«Жаль, что я не мог ткнуть их носом в ту грязь и болезни, которые они в своей административной немощи развели в Индостане! – сокрушался в своей автобиографии Рональд Росс. – Мне тогда было сорок лет, и я был широко известен в Индии за санитарную деятельность в Бангалоре, а также работами по малярии, но все мои труды и страдания не заслужили ни малейшего продвижения по службе или официальных благодарностей…»

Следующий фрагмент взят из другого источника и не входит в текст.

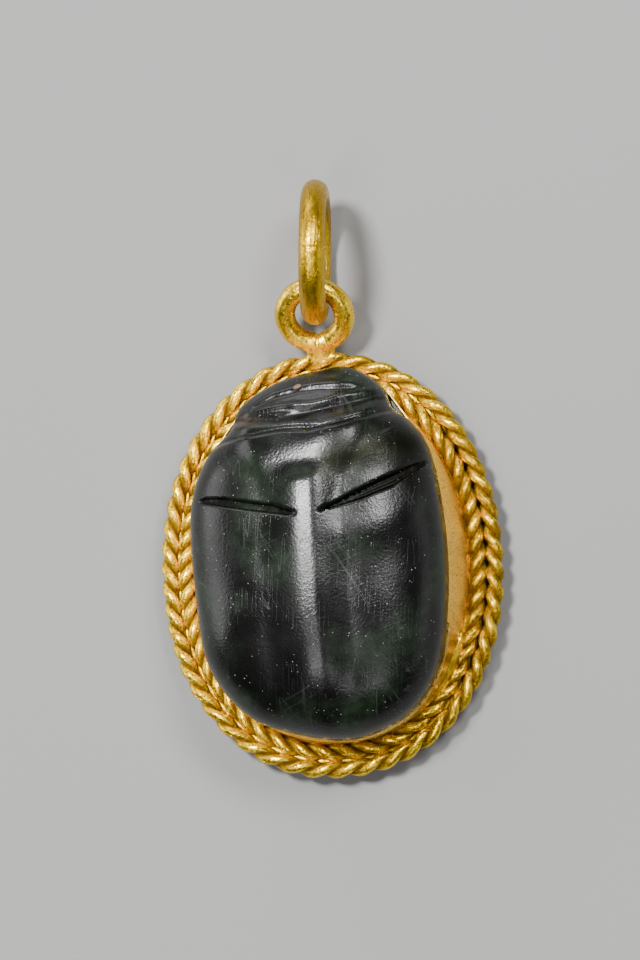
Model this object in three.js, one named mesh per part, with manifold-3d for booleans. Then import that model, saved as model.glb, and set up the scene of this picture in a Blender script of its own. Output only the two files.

Прошло еще два года, и вот в июне 1897 года Рональд Росс возвращается в Секундерабад, в переполненную больницу Бигампетт. Наступила пора северного муссона с его прохладой и дождями, но тот почему-то не приходил. Раскаленный ветер засыпал облаками каменистой пыли лабораторию Росса. Ему от души хотелось выбросить за окошко свой микроскоп; последнее оставшееся в нем зрительное стекло треснуло, а металлические части покрылись ржавчиной от постоянно лившегося на них пота. У него в комнате было опахало, благословенное подвешенное опахало, но он не мог пустить его в ход, потому что оно сдувало со стола его мертвых комаров. А когда к вечеру стихал порывистый ветер, заходящее солнце все еще было закрыто ужасной пылевой завесой… И Рональд Росс писал:
Это немного его успокаивало.
16 августа он раздел догола своего очередного больного малярией, достославного Гуссейн-хана, и, уложив его под москитную сетку, пустил на него новый вид только что пойманного комара, которого в своей малонаучной классификации называл просто «бурым комаром». Комары напились крови из Гуссейн-хана, а затем день за днем Росс их убивал и рассматривал их желудки.
19 августа у него оставалось еще три бурых комара. Вскрыв одного из них, он с безнадежным видом стал смотреть на стенки его желудка, напоминавшие своими правильными красивыми рядами клеток вымощенную булыжником мостовую. И вдруг нечто странное привлекло его внимание.
Что это? Посреди аккуратной мостовой из клеток, образующих стенки желудка, располагался странный круглый предмет диаметром около 1
/2500 части дюйма. А вот и другой такой же… Но черт возьми! До чего невыносимая духота! Он прекратил исследование.На следующий день он увидел ту же картину. В стенке желудка предпоследнего из комаров, напившегося четыре дня назад кровью несчастного Гуссейн-хана, оказались такие же круглые тельца (их очертания были гораздо резче, чем очертания желудочных клеток), и каждый из этих кружочков был «набит крошечными черными как смоль зернышками».
«Да, не может быть сомнений… Это тот же самый малярийный паразит, которого я видел в крови Гуссейна… И такие же точно зернышки пигмента…»
Он томился и метался в ожидании следующего дня – пятого с тех пор, как он пустил под сетку стадо комаров на Гуссейн-хана.
«21 августа я убил последнего бурого комара, – пишет он доктору Мэнсону, – и ворвался в его желудок!»
Да! Вот они снова, эти круглые клетки… одна… две… шесть… двадцать штук. Они гораздо крупнее, чем были во вчерашнем комаре… Они растут! Значит, они живые… Значит, это действительно малярийные паразиты!
Он был на седьмом небе от восторга. Надо изложить это в стихах!
Он сейчас же написал письмо Мэнсону, рассказав ему в мельчайших подробностях об этих прелестных кружочках, набитых черными как смоль точками, и послал обстоятельную научную статью в «Британский медицинский журнал».
После этого наступил грустный антракт. Высшее начальство индийского медицинского ведомства не позволило ему продолжить исследования: от него требовали активной врачебной работы, и только в качестве врача. Он бомбардировал телеграммами главного доктора, он умолял Мэнсона похлопотать за него в Англии… Все было напрасно. Его отправили на север, где было мало комаров, а те, которых ему удавалось поймать, не хотели кусаться из-за холода. Туземные жители (бхилы) были настолько дики и суеверны, что ни за что не давали ему колоть пальцы. Все, что ему там оставалось делать, это ловить форель и лечить от чесотки. Как же у него чесались руки заняться чем-нибудь!